I’m the opposite of most people. I do not mind cool, wet days spent in a garden. Hot and sunny, while wonderful for the plants, tends to make me exhausted. Last Tuesday, for example, I was over-dressed and ill-prepared. Hopefully, I’ll haul out the cooler and set some ice cube trays in the freezer.

I must admit, things have begun to jump out of the ground. Full-on panic is setting in. Will I get plantings and ornamental pots in order before the onslaught of the summer customers? One can only hope.

I had a lovely conversation with Chilmarker Bob Ganz. He was wondering about planting green beans. We talked about how back in the day, Memorial Day was the earliest date for the warm weather plantings. I tried to get the tomatoes into the ground just before heading to the Tisbury town picnic.

Now I feel behind already. I did seed some beans in large plug trays in the greenhouse. They are growing so fast I need to move them out this weekend. One good thing about beans — at least the bush varieties — they can be planted in succession all the way into August. Some varieties take a mere 50 days.

Growing up we always called them string beans. Has the word gone out of style or do green beans have less strings now? I have a fond memory of sitting on Gramma Kate’s side porch and snapping beans for her to “put up.”

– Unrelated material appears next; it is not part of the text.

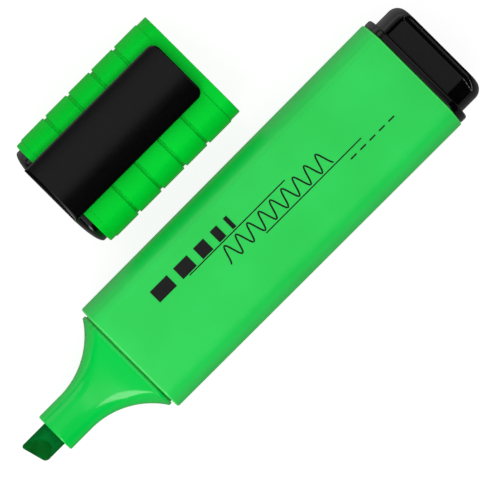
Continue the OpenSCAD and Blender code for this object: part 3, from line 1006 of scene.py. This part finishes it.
# %% One light panel
def soft_light(name, place, aim, size, radiance, gloss=True):
    """A light panel, (wide, high) in metres. With no aim it hangs level and faces down.

    Its strength is the brightness of its face.
    """
    wide, high = size
    data = bpy.data.lights.new(name, "AREA")
    data.shape = "RECTANGLE"
    data.size = wide
    data.size_y = high
    data.energy = radiance * math.pi * wide * high
    light = bpy.data.objects.new(name, data)
    light.location = place
    light.rotation_mode = "QUATERNION"
    if aim:
        light.rotation_quaternion = (Vector(aim) - Vector(place)).to_track_quat("-Z", "Y")
    light.visible_camera = False
    light.visible_glossy = gloss
    bpy.context.scene.collection.objects.link(light)
    print(name, "at", [round(c, 2) for c in place], "brightness", radiance)


def around(toward_x, toward_y, off_vertical, distance=1.0):
    """A place at an angle off the vertical, in degrees, over the direction (toward_x, toward_y)."""
    reach = distance * math.sin(math.radians(off_vertical)) / math.hypot(toward_x, toward_y)
    height = distance * math.cos(math.radians(off_vertical))
    return toward_x * reach, toward_y * reach, height


print("straight over the pen, 1 m up:", around(1, 0, 0))

# %% [markdown]
# A dim panel hangs overhead, towards the cap's side, so that its edge is mirrored near the middle of
# the crowned clip: one half of the clip is grey and the other black. A wide one beside it goes on to
# the side. Two stand by the nose, the bright one for the streak on the flare, and one stands past
# the end plug for the rounded end of its block. Two on the cap's side lighten the sides there.

# %% Lights
CENTRE = (-0.007, 0.004, 0.01)
soft_light("ceiling", (0.0, 0.1, 1.3), None, (5.0, 5.0), 1.2, gloss=False)
soft_light("crown_panel", (0.1, 0.14, 1.0), None, (0.9, 0.4), 0.31)
soft_light("crown_side_panel", (0.1, 0.5, 0.9), CENTRE, (0.9, 0.3), 0.22)
soft_light("nose_panel", around(-1, -0.3, 27), CENTRE, (0.34, 0.5), 0.8)
soft_light("nose_softbox", around(-0.866, -0.5, 60), CENTRE, (0.5, 0.94), 4.3)
soft_light("plug_softbox", around(1, 0, 35), CENTRE, (0.5, 0.4), 0.5)
soft_light("cap_side_softbox", around(0, 1, 55), CENTRE, (1.2, 0.45), 0.8)
soft_light("cap_side_wall", around(0, 1, 88, 1.3), CENTRE, (3.0, 0.5), 0.5)

# %% [markdown]
# The surroundings are dark above and glow a little below the horizon, as the floor would if the
# gloss could see it. The glow is brighter towards the cap's side.

# %% Surroundings
BACK_GLOW = 0.13
SIDE_GLOW = 0.45
world = bpy.data.worlds.new("studio")
bpy.context.scene.world = world
world.use_nodes = True
sky = world.node_tree
direction = add(sky, "ShaderNodeTexCoord")
split = add(sky, "ShaderNodeSeparateXYZ", inputs={"Vector": (direction, "Generated")})
below = add(sky, "ShaderNodeMath", {"operation": "LESS_THAN"}, {0: (split, "Z"), 1: 0.0})
nearer_cap = add(sky, "ShaderNodeMapRange", inputs={
    "Value": (split, "Y"), "From Min": 0.2, "From Max": 0.9,
    "To Min": BACK_GLOW, "To Max": SIDE_GLOW})
glow = add(sky, "ShaderNodeMath", {"operation": "MULTIPLY"}, {
    0: (below, "Value"), 1: (nearer_cap, "Result")})
sky.links.new(glow.outputs["Value"], sky.nodes["Background"].inputs["Strength"])
sky.nodes["Background"].inputs["Color"].default_value = (1, 1, 1, 1)
print("glow below the horizon from", BACK_GLOW, "to", SIDE_GLOW)

# %% [markdown]
# ## Camera
# The camera looks straight down from far off with a long lens, turned so that the pen lies along
# the rising diagonal.

# %% Camera
CAMERA_TURN = -45.1
CAMERA_HEIGHT = 2.0
FRAME_WIDTH = 0.0904
FRAME_CENTRE = Vector((-0.00755, 0.00099, 0.008))
camera_data = bpy.data.cameras.new("camera")
camera_data.sensor_width = 36.0
camera_data.lens = 36.0 * CAMERA_HEIGHT / FRAME_WIDTH
camera_data.clip_start = 0.1
camera_data.clip_end = 20.0
camera = bpy.data.objects.new("camera", camera_data)
camera.location = FRAME_CENTRE + Vector((0, 0, CAMERA_HEIGHT))
camera.rotation_euler = (0, 0, math.radians(CAMERA_TURN))
bpy.context.scene.collection.objects.link(camera)
bpy.context.scene.camera = camera
bpy.context.scene.view_settings.view_transform = "Standard"
print("camera", [round(c, 3) for c in camera.location])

I’m crazy about the baby new leaves on Andromeda. They look like red blossoms from a distance. I like the shrub. It can take full shade and isn’t bothered by deer. The fall tendrils look great in Christmas wreaths.

I’ve run out of steam as far as preparing any more fence space for the peas. Luckily, I’ve got a few beds all ready to receive so I’ll put the rest of the English peas in the bed alongside some fresh twigs cut from the birch tree. They’ll climb right up and not care about a straight row. I grow Green Arrow, Lincoln and Tall Telephone. All three are reliable and heavy producers.

I grow both sugar snaps and snow peas but really prefer the shell types. It is astonishing how big around my asparagus has become. The bed has to be 30 years old. It is overrun with mugwort and spitting cress but doesn’t seem to mind. I hate the spitting cress. When weeding it, a person needs eye protection. The little seed heads explode into mouths and eyes. Wouldn’t it be prudent to weed before it goes to seed? As if!

I picked enough broccoli for a tiny omelet. I grow the old-fashioned open pollinated Waltham cultivar and the Italian Calabrese. Both put out small shoots and will never make the giant heads to which we have become accustomed from the supermarket. However, they are much more flavorful and can be cut every few days for most of the summer.

We had a guest preacher at church on Sunday. He is from Brazil. He mentioned how some people were quite rude to him given his ethnicity and he had to work hard to love them with the mind of Christ. It made me ashamed that as Americans not all of us remember our immigrant roots and fail to welcome the stranger in our midst. I guess the current political situation has given some folks permission to behave badly.

I’ve made a commitment to be super friendly to our Brazilian hard-working neighbors and remember the words of Emma Lazarus on the Statue of Liberty in New York harbor:

“Not like the brazen giant of Greek fame, with conquering limbs astride from land to land; here at our sea-washed, sunset gates shall stand a mighty woman with a torch, whose flame is the imprisoned lightning, and her name Mother of Exiles. From her beacon-hand glows world-wide welcome; her mild eyes command the air-bridged harbor that twin cities frame. “Keep ancient lands, your storied pomp!” cries she with silent lips. “Give me your tired, your poor, Your huddled masses yearning to breathe free, the wretched refuse of your teeming shore. Send these, the homeless, tempest-tost to me, I lift my lamp beside the golden door!” November 1883.